How does £1 a litre suit you?

The video below is of a phone conversation between a heating oil customer and a national supplier. The supplier is quoting 97 pence per litre for an order of under 1000L, or 85p/L for 1000L or more. This stuff really is becoming liquid gold! It surely can only bring more people into fuel poverty and force households to cut back on essentials just to stay warm. Question is, where is it going to end?

Comments from our Facebook group support the view that this is a preposterous quotation, as 60 - 65 pence per litre is the much more likely figure. The chronic problem of small deliveries (eg, 500L) remains, even though the price of these deliveries would be over £300. One hopes that the higher unit price of heating oil would make the fixed cost of delivery less important to the overall price, but that doesn't seem to be happening. If you do require smaller, more frequent deliveries, then your best option is to find (or set up) an oil buying group so that the cost of delivery becomes insignificant.


by Katherine Williams on 02 April 2013 Reply
It sounded as though this lady was calling Crown Oil - if this is the case then i believe they are a company that often subs out the deliveries (ie. they will pay another supplier to deliver the fuel to you - and charge you for arranging it). What you SHOULD find is that any independent company with their own tankers in the same area will be cheaper. It seems odd that they can quote you a price for heating oil before even asking where you are - hence the price is so high. If they're making so much money on you anyway - it then doesn't matter which company they get to deliver it.
by Kevin Bennetts on 02 April 2013 Reply
Katherine Williams...national suppliers are notorious for manipulating prices and milking them in busy times which is disgraceful bringing our industry into disrepute (I am the MD of a family run oil supplier) a fair price on the 2/04/13 would be circa 62ppl for 500 litres of heating oil with a 3 to 5 day lead time. A huge problem for us is that hard up customers are ordering minimum quantities more frequently which means our deliveries have doubled but volumes are static which affects service levels because we aim to be busy in normal times.

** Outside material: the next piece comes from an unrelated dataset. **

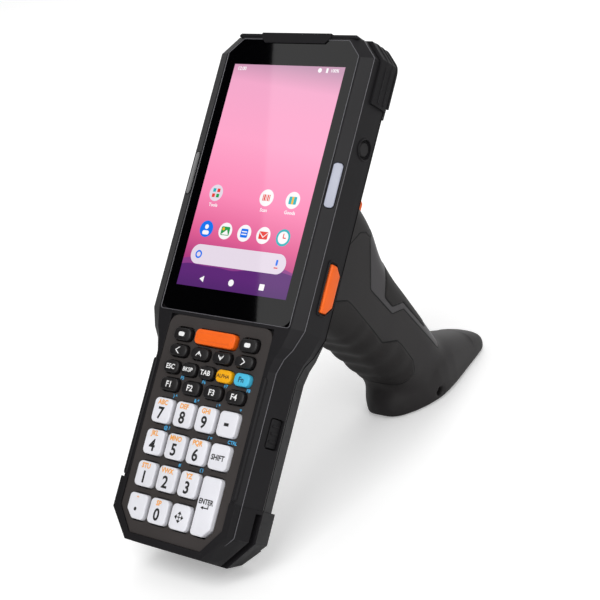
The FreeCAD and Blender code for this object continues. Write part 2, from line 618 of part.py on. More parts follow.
# Port connector: a shell with an open mouth and a tongue inside
def portSocket():
    low = ("portFloor + 0.1 - socketDeep", "socketMiddle - socketWide / 2", "socketLow")
    high = ("portFloor + 0.1", "socketMiddle + socketWide / 2", "socketLow + socketHigh")
    outer = box("socketOuter", low, high)
    inner = box("socketInner", (low[0] + " + socketBack", low[1] + " + socketShell", low[2] + " + socketShell"),
                (high[0] + " + 1", high[1] + " - socketShell", high[2] + " - socketShell"))
    middle = "socketLow + socketHigh / 2"
    tongue = box("socketTongue",
                 (low[0] + " + socketBack / 2", low[1] + " + tongueInset", middle + " - tongueHigh / 2"),
                 (high[0] + " - tongueShort", high[1] + " - tongueInset", middle + " + tongueHigh / 2"))
    shell = boolean("Cut", "socketShellCut", outer, inner)
    keep(boolean("Fuse", "usb_connector", shell, tongue), "usb_connector")


# Battery pack, its door and the sliding latch in the door
def batteryPieces():
    pack = box("battery_pack",
               ("-batteryHalf", "doorBottom + doorLedge + batteryGap", "-caseDepth + doorThick"),
               ("batteryHalf", "doorTop - doorLedge - batteryGap", "-caseDepth + doorThick + batteryDeep"))
    keep(pack, "battery_pack")
    body = newBody("doorPlate")
    plate = rectangle("-doorHalf", "doorBottom", "doorHalf", "doorTop")
    pad(body, outline(body, "doorEdge", plate, "-caseDepth"), "doorThick")
    track = rectangle("-latchHalf - latchFit", "latchTop - latchLong - latchTravel - latchFit",
                      "latchHalf + latchFit", "latchTop + latchFit")
    pocket(body, outline(body, "latchTrack", track, "-caseDepth"), "latchSunk", True)
    keep(body, "battery_door")
    body = newBody("latchSlide")
    face = "-caseDepth + latchSunk - latchFit"
    slide = rectangle("-latchHalf", "latchTop - latchLong - latchTravel", "latchHalf",
                      "latchTop - latchTravel")
    pad(body, outline(body, "latchEdge", slide, face + " - latchThick"), "latchThick")
    middle = "latchTop - latchTravel - latchLong / 2"
    ribs = [rectangle("-latchHalf + ribInset", "%s + %d * ribPitch - ribWide / 2" % (middle, step),
                      "latchHalf - ribInset", "%s + %d * ribPitch + ribWide / 2" % (middle, step))
            for step in (1, 0, -1)]
    sketch = newSketch(body, "latchRibs", offset=face + " - latchThick - ribHigh")
    drawLoops(sketch, ribs)
    pad(body, sketch, "ribHigh")
    keep(body, "battery_latch")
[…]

Howard Hunt... with respect you are talking a load of tosh there is no cartel as such but a handful of very large firms have a significant market share because even though they are an unmitigated shower thet get patronised in quiet times because they choose to carve up the market to get trade. As soon as the pressure comes on the wheels fall off and they raise prices to ridiculous levels that is the price you pay for cheap oil at other times... that is customer choice at work. We prefer to deal with regular customers who always get our best price and priority service in busy times which is their choice. Those who shop around are invariably the ones who bleat loudest when they cannot get a supply promptly but that is due to the choices they have made in dealing with incompetent suppliers. It might interest you to know that I am proud that my company does make a profit that is what business is about but we do it by treating our customers fairly and working hard please also bear in mind that most people are cold because they dont order until they run out of oil which is not the suppliers fault although most suppliers will do their utmost to respond promptly because that is how we earn a living, we most certainly gain nothing from upsetting or turning customers away.

by neil on 03 April 2013 Reply
I strongly disagree with Kevin and back up Howard I used to run a small oil buying group with a dozen or so members. Not large by any means but managed to riggle a few pence for booking drops of 4000 litres or so for drops together. Over the last year since prices have been soaring this seems to have no impact anymore the oil companies have their prices sorted for the start of the trading day. I used to contact about 10 companies some of which were family run, for quotes, and went with the cheapest with a reasonable drop time. Now all the companies are within 0.5 pence per litre of each other and are not bothered whether I was ordering 1000 or 4000 litres. I understand oil is expensive but in my experience it is a monopoly with price fixing certainly still happening and so called family run businesses merely following suit. Many of members converted to gas simply because of the bulk amount needed in one drop money wise, and even though gas is going to be a little more expensive (or possibly not) the ease of more regulated payment is worth the switch. If the smaller family run businesses would drop their prices the big companies would follow. the government do not do not do anything because the more the companies charge the more profit at 5% they get to line their coffers. It's a disgrace they are allowed to get away with it. Shame on them all.
by howard hirst on 02 April 2013 Reply
Impossible to shop around a s its a cartel--I provided my MP Tim Yeo with proof of this and he does sod all--probably he could well afford ?10 per litre . Nobody cares as long as the gov and oil companies make lots of dosh---nobody gives a shit if people are cold---- Unless we all refuse to pay and freeze to death prices will continue to rise
by David Brown on 03 April 2013 Reply
Howard, it is not impossible to shop around try An oil cartel does not exist. Part of the problem with prices in the last 2 months has been, crude oil price, refineries under maintenance, extremley cold weather, customers buying 500 litres at a time and at the wrong time and running out and putting a strain on the industry because customers do not plan their purchases ahead. You wouldn't let your car run out would you... or would you. The best thing buy in the summer, the maximum amount when the prices are much cheaper, and put it on a budget plan. BUT don't forget to keep an eye on the tank. AND, why would anybody want to video a call like this or is it a put up job?